Glenn: Are you seeing them happen?

Gaines: Overall, no. People who with certain criminal records, they're not, they're punished for the rest of their lives.

Glenn: Often you hear when discussions go on in terms of "do Black lives matter?" you often hear it will take time and you to at the end of both of your chapters, touch on that. Keith, if you could read yours first,

Harriston: "If law enforcement would just see Black people the same way they see white people, that would go a long way toward ending this problem," Dorothy Elliott said. She called on police officers to treat African Americans the same way they treated the mass murderer, who fatally shot the nine Black members of a prayer group inside Emanuel African Methodist Episcopal Church in South Carolina. He was arrested without incident.

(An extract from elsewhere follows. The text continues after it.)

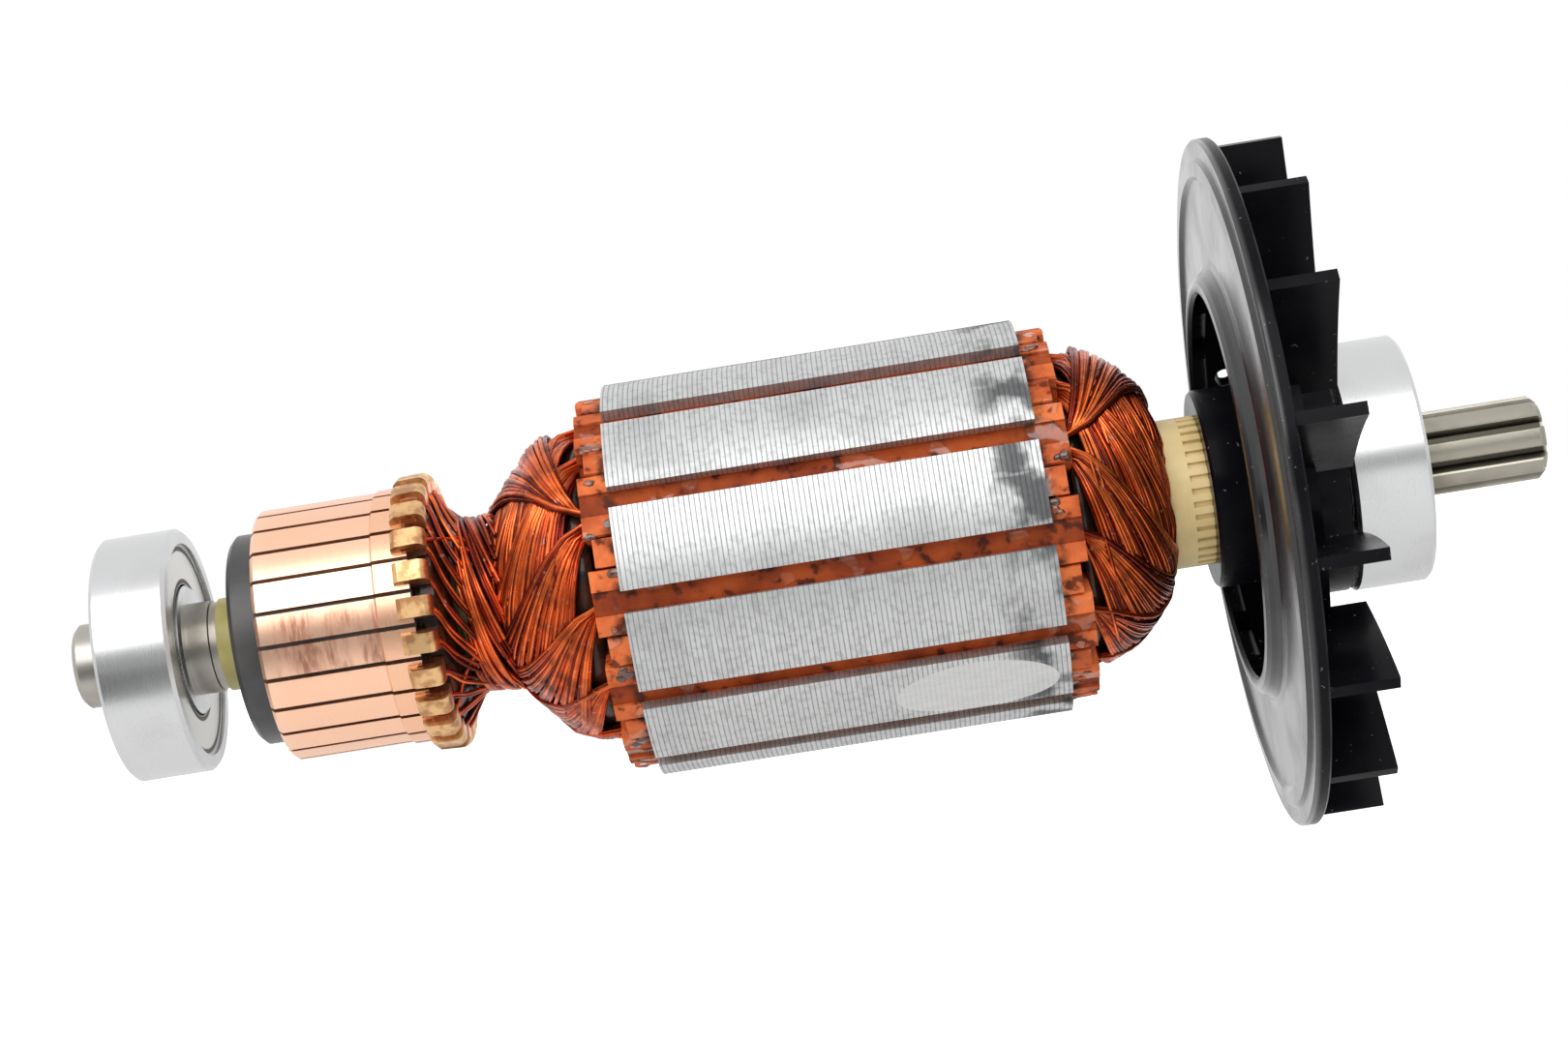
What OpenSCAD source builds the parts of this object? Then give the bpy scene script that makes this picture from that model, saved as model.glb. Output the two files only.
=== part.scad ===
// Armature of a universal motor for a hand-held power tool.
// The shaft lies along +X, with the commutator at low X and the pinion at high X.
// The origin is the centre of the rear bearing, and the shaft's axis is the X axis.
// Angles round the shaft run from -Y (0) over +Z (90).

/* [Bearings] */
// Outside diameter of both ball bearings
bearing_od = 26; // [24:0.5:28]
// Bore of both ball bearings
bearing_bore = 9; // [8:0.5:9.5]
// Width of both ball bearings
bearing_width = 8; // [7.6:0.1:9]
// Balls in each bearing
ball_count = 7; // [6:1:8]
// Diameter of one ball
ball_d = 4.762; // [4:0.05:5]

/* [Shaft] */
// How far the shaft stands out of the rear bearing
stub_length = 4.4; // [2:0.2:10]
// Diameter of the shoulder behind the rear bearing
shoulder_d = 9.8; // [9.6:0.1:11]
// Diameter of the shaft under its insulating tube
inner_shaft_d = 8.4; // [7:0.1:9]
// Teeth cut in the pinion
pinion_teeth = 8; // [6:1:10]
// Tip diameter of the pinion
pinion_d = 8.8; // [8:0.1:8.9]
// Depth of the pinion's teeth
pinion_tooth_depth = 1.1; // [0.6:0.1:1.4]
// Length of the toothed part
pinion_length = 13.4; // [8:0.2:20]
// Length of the shoulder between the rear bearing and the insulating tube
shoulder_length = 3.2; // [2:0.1:6]

/* [Commutator] */
// Diameter of the brush track
track_d = 26.7; // [25:0.1:27]
// How far the riser band stands above the brush track
riser_rise = 0.2; // [0.1:0.05:0.6]
// Length of insulating tube that shows beside the commutator
tube_show = 2.7; // [1:0.1:6]
// Length of the commutator's end ring
end_ring_length = 3.1; // [2:0.1:5]
// Radius of the commutator's end ring
end_ring_r = 11.2; // [10.6:0.1:12]
// Length of the brush track
track_length = 12.6; // [8:0.2:20]
// Length of the riser band
riser_length = 3.8; // [2.5:0.1:6]
// Copper bars in the commutator, two for each slot
bar_count = 24; // [12:12:36]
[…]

"Just treat us, treat Blacks the same way they treated Dylann Roof in South Carolina," she said.

Glenn: And Dorothy Elliott was the mother whose son was shot by police while he was handcuffed. And Patrice, if you could read how you ended your section.

Gaines: Sure, this is a quote from Qadree Jacobs, who was a young Black man who served about 20 years. He killed a drug dealer who had threatened to kill him. But by the time he did this, I think it's important to know, that he had been homeless, he had been hungry many times. He had a father who was a drug addict. And so Qadree says, "the marching, the rioting, the protesting is not new." He said on his way to work at the Philadelphia Water Company, "it is not going to change anything anytime soon.".

His frustration was drawn from an ancient well. Author James Baldwin, who died in 1987, expressed it this way near the end of his life, "What is it? You want me to reconcile myself to? You always told me it takes time. It has taken my father's time, my mother's time, my uncle's time, my brother's time, my sister's time, my niece's time and my nephew's time. How much time do you want for your progress?"